32nd Conference on Broadcast Meteorology/31st Conference on Radar Meteorology/Fifth Conference on Coastal Atmospheric and Oceanic Prediction and Processes

Sunday, 10 August 2003
Merging Radar-Raingauge Rainfall estimates: An improved geostatistical approach based in Non Parametric Kriging
Carlos A. Velasco Forero, Universitat Politècnica de Catalunya, Barcelona, Spain; and E. Cassiraga, D. Sempere Torres, R. Sánchez-Diezma, and J. J. Gómez-Hernández
Poster PDF (113.2 kB)
Rainfall is one of the main inputs for hydrological models. Among the rainfall measuring sensors, raingauges and ground radars are probably the two most important in rainfall estimation. Therefore, the development of improved methodologies to estimate rainfall merging radar and raingauges data has been an objective from the initial studies of hydrological applications of meteorological radar. Thus, some previous works have reported that rainfall estimated by cokriging improved flood estimates (e.g. Sun, et. al., 2000). However, real time hydrological models have very restrictive requirements about maximum computing time that usually cokriging does not fulfill. Additionally the high variability on the rainfall field in time introduces additional problems in selecting and using a valid covariance (or variogram) model. All these problems make that cokriging have not been really applied on real time applications. The aim of this work is to provide an improved geostatistical approach able to be applied operationally. First, to avoid the traditional a priori selection of covariance models, we obtained valid covariance tables at each time step using an automatic nonparametric methodology based on FFT. Then, four alternatives are analyzed to test its efficiency in terms of time computing.

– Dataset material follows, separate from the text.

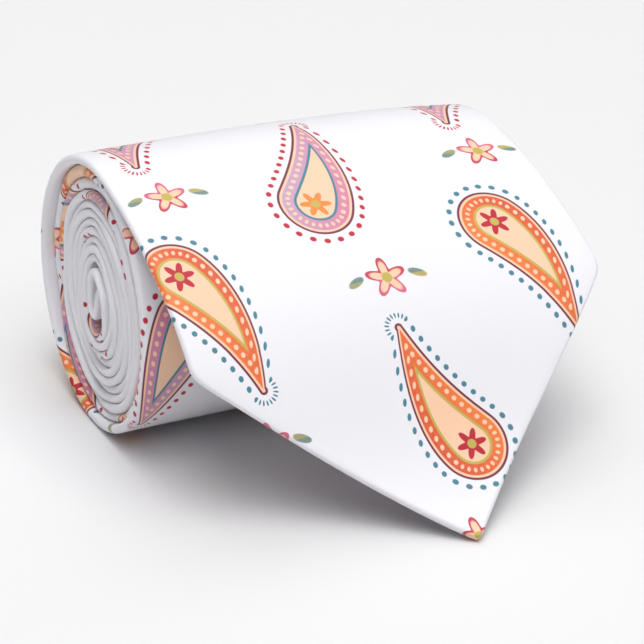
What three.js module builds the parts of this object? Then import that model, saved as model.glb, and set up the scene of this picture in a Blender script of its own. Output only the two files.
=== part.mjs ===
// A wide printed necktie, rolled up with its pointed blade left free.
// The tie is one long strip: a pointed blade, a narrow neck and a pointed tail.
// It is wound from the tail outwards, so the tail is the core of the roll and the blade is its outer turn.
// Millimetres, +Z up. X runs along the axis of the roll, and the point of the blade lies towards -Y.
import * as THREE from 'three';

// Sizes of the tie laid flat. Places along it are measured from the tip of the blade.
const TIE_LENGTH = 1397;
const BLADE_WIDTH = 101.6;
const NECK_WIDTH = 38;
const TAIL_WIDTH = 46;
const BLADE_TAPER = 0.09;
const NECK_ENDS = 1040;
const BLADE_THICKNESS = 2.2;
const TAIL_THICKNESS = 1.68;
const BLADE_THICKNESS_ENDS = 450;
const TAIL_THICKNESS_STARTS = 800;
const POINT_LENGTH = 54;
const NECK_STARTS = 740;
const TAIL_STARTS = 1000;
const TIP_WIDTH = 2.6;
const CORNER_ROUNDING = 1.2;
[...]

The selected approaches used are Ordinary Kriging (OK), Kriging with External Drift (KED), CoKriging (COK), and Collocated CoKriging (ColCOK). 10-minute radar scans of a 22-hour rainfall case study in Catalonia is used to test the performances of these methodologies. For this event, the results show that rainfall estimated by ColCOK and KED give the best results, in a statistical and qualitative way, and that these methodologies can be used in a real time scheme application.